The blog post discusses about ViT in deep learning.

So far, we have only been discussing attention and transformers in the context of natural language processing and analogous tasks that involve sequential data. However, they can also be applied to computer vision tasks.
Image as Words
One of the challenges of dealing with images is their sheer size. The typical image size we handle in computer vision is 224x224 pixels, with three color channels, totaling approximately 150,000 pixel values. Processing individual pixels as units of input is infeasible for transformers.
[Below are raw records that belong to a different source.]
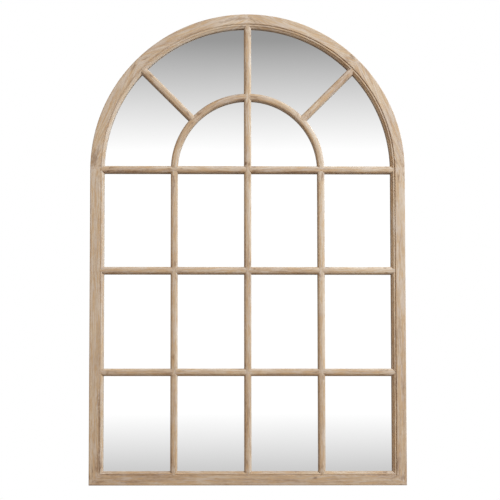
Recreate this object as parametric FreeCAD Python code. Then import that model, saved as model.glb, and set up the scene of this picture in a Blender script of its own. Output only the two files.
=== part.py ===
import FreeCAD, Part
import math
import os

# Arched window mirror: a limewashed softwood frame with a half-round head and moulded glazing
# bars, laid over one mirror plate that a board and framer's points hold in from behind.
#
# X runs to the right, Y from the front to the wall and Z up.  The origin is the middle of the
# bottom edge, halfway through the frame's depth.  Lengths are in millimetres, angles in degrees.

# ---------------------------------------------------------------- driving sizes

# The whole mirror; its head is a half circle as wide as the frame
overall_width = 800.0
overall_height = 1200.0

# Section of the outer frame, across it from the outer edge and back from the front face
frame_width = 36.0
frame_depth = 24.0
arris_radius = 2.0
bead_width = 11.0
quirk_width = 1.0
quirk_depth = 3.8
crown_offset = 3.5
crown_depth = 2.4
sight_edge_depth = 7.5
lip_depth = 15.0

# The rebate behind the lip, which holds the plate and then the board
glass_rebate = 9.0
glass_thickness = 4.0
glass_edge_gap = 1.5
board_thickness = 3.0
board_edge_gap = 1.0

# Flats that each round is worked in: the mouldings', the wire, screws and bumpers all round,
# and the D-ring's corner bends and its bow
arris_flats = 2
bead_flats = 4
shoulder_flats = 3
round_flats = 12
ring_bend_flats = 3
ring_bow_flats = 10

# Glazing bars
bar_width = 18.0
bar_depth = 13.0
bar_flat = 7.0
shoulder_drop = 5.0
shoulder_bulge = 1.2
diagonal_heading = 45.0
diagonal_drop = 7.5
housing_gap = 0.3

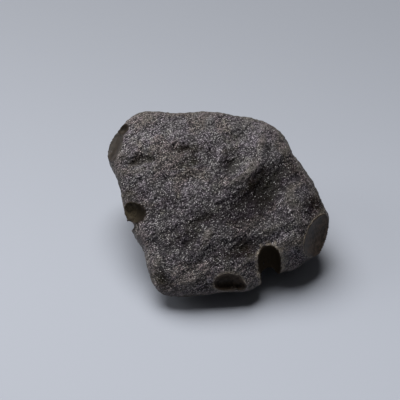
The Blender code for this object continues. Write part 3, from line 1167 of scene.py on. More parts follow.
    def mark_shape(self, mesh: bpy.types.Mesh) -> None:
        """Store hollows, borders, the side painted with shade and the patches for the material.

        Args:
            mesh: The stone's mesh.
        """
        places = places_of(mesh)
        normals = normals_of(mesh)
        relaxer = Relaxer(mesh)
        broad = relaxer.relax(places, self.hollow_rounds)
        hollow = np.einsum("ij,ij->i", broad - places, normals) / MM
        broad = relaxer.relax(broad, self.border_rounds)
        border = np.einsum("ij,ij->i", places - broad, normals) / MM
        normals = relaxer.relax(normals, self.facing_rounds)
        facing = normals @ SKETCH.turn(np.array([(0.0, 0.0, 1.0)]))[0]
        # Painted shade: skin turned from the sketch's eye gets the dull colour of wear.
        worn_and_shaded_flank = 1.0 - soft_step(facing, *self.flank_upper)
        worn_and_shaded_flank = worn_and_shaded_flank * soft_step(facing, *self.flank_lower)
        drawn = SKETCH.to_sketch(places)
        noise.seed_set(self.patch_seed)
        wander = [noise.noise_vector(Vector(row * self.patch_waves)) for row in drawn]
        drawn += self.patch_wander * np.array(wander)
        shares = np.array([patch.share(drawn) for patch in PATCHES])
        shares = shares * soft_step(facing, *self.patch_facing)
        # Painted light and shade of the patches.
        tone = np.einsum("i,ij->j", [patch.tone for patch in PATCHES], shares)
        soil = np.einsum("i,ij->j", [patch.soil for patch in PATCHES], shares)
        mark_points(mesh, Attr.HOLLOW, hollow)
        mark_points(mesh, Attr.BORDER, border)
        mark_points(mesh, Attr.WORN_AND_SHADED_FLANK, worn_and_shaded_flank)
        mark_points(mesh, Attr.PAINTED_LIGHT_AND_SHADE, tone)
        mark_points(mesh, Attr.SOIL, soil)
        for name, values in (("hollow", hollow), ("border", border)):
            LOG.info("%s: %s", name, np.percentile(values, (1, 10, 50, 90, 99)).round(3))


def soft_step(values: np.ndarray, low: float, high: float) -> np.ndarray:
    """Return a soft step from 0 at `low` to 1 at `high`."""
    share = np.clip((values - low) / (high - low), 0.0, 1.0)
    return share * share * (3.0 - 2.0 * share)


def move_to(mesh: bpy.types.Mesh, places: np.ndarray) -> None:
    """Move a mesh's vertices to new places."""
    mesh.vertices.foreach_set("co", places.ravel())
    mesh.update()


def scar_distances(places: np.ndarray) -> np.ndarray:
    """Return one row for each scar, with every place's distance to it in mm."""
    drawn = SKETCH.to_sketch(places)
    return np.array([scoop.distance(drawn) for scoop in SCOOPS])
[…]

This is why convolutional neural networks (CNNs), with shared kernels, have dominated computer vision despite the success of transformers in natural language processing.
class Patches(layers.Layer):
def __init__(self, patch_size, **kwargs):
super(Patches, self).__init__(**kwargs)
self.patch_size = patch_size
def call(self, images):
batch_size = tf.shape(images)[0]
patches = tf.image.extract_patches(
images=images,
sizes=[1, self.patch_size, self.patch_size, 1],
strides=[1, self.patch_size, self.patch_size, 1],
rates=[1, 1, 1, 1],
padding="VALID",
)
patch_dims = patches.shape[-1]
patches = tf.reshape(patches, [batch_size, -1, patch_dims]) # batch_size, patch_num, patch_dims
return patches
However, Dosovitskiy, A. et al. (2021) proposed that transformers can also be applied to images without relying on CNNs by dividing the image into patches (typically 16x16 pixels) and treating these patches as words. This approach reduces the input size to a manageable amount for transformers (from 150,000 pixels to 588 patches). A simple linear layer can then reduce the dimensionality of each patch from 768 (16×16×3) and create embeddings of appropriate size, retaining as much information as possible.
Learnable Positional Embeddings
A significant problem with dividing images into patches is the loss of positional information. Unlike NLP tasks, where positional encoding using sine and cosine waves works well for sequential 1D data with repetitive patterns like sentences, these encodings cannot directly represent spatial positions in 2D images.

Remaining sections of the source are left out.